» **GIVEN REQUEST**:
Extract each line of the data and write it out again exactly.

# START OF SOURCE EXCERPT

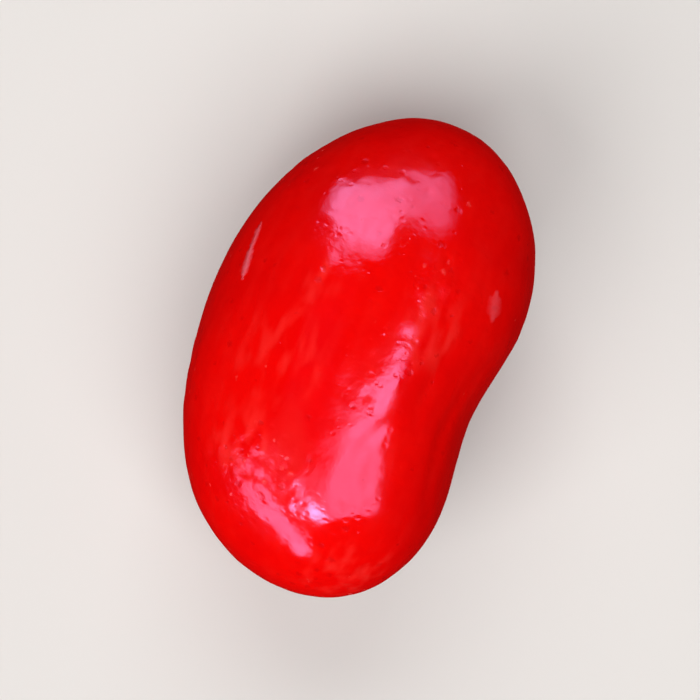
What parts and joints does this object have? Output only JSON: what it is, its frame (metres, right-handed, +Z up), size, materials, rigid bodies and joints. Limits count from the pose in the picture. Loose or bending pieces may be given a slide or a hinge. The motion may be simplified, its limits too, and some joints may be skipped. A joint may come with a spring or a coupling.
{
  "type": "jelly bean",
  "caption": "Plump, slightly bent kidney-shaped sweet with a smooth glossy red sugar shell, lying on its side on a small flat spot.",
  "frame": {"origin": "middle of the bean's box in plan, on the flat spot that it lies on", "axes": "+X along the bean's length, +Y out of its round back (the hollowed waist faces -Y), +Z up through its thickness"},
  "size_m": [0.0166, 0.0102, 0.0089],
  "materials": {
    "sugar_shell": null
  },
  "bodies": {
    "root": {"bean": "sugar_shell"}
  },
  "joints": []
}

# END OF SOURCE EXCERPT

» **EXERCISE OUTPUT**:
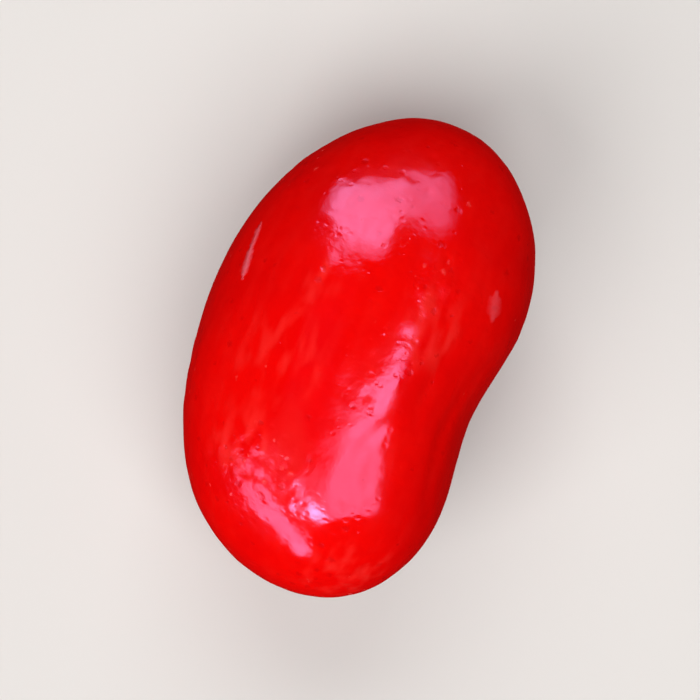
What parts and joints does this object have? Output only JSON: what it is, its frame (metres, right-handed, +Z up), size, materials, rigid bodies and joints. Limits count from the pose in the picture. Loose or bending pieces may be given a slide or a hinge. The motion may be simplified, its limits too, and some joints may be skipped. A joint may come with a spring or a coupling.
{
  "type": "jelly bean",
  "caption": "Plump, slightly bent kidney-shaped sweet with a smooth glossy red sugar shell, lying on its side on a small flat spot.",
  "frame": {"origin": "middle of the bean's box in plan, on the flat spot that it lies on", "axes": "+X along the bean's length, +Y out of its round back (the hollowed waist faces -Y), +Z up through its thickness"},
  "size_m": [0.0166, 0.0102, 0.0089],
  "materials": {
    "sugar_shell": null
  },
  "bodies": {
    "root": {"bean": "sugar_shell"}
  },
  "joints": []
}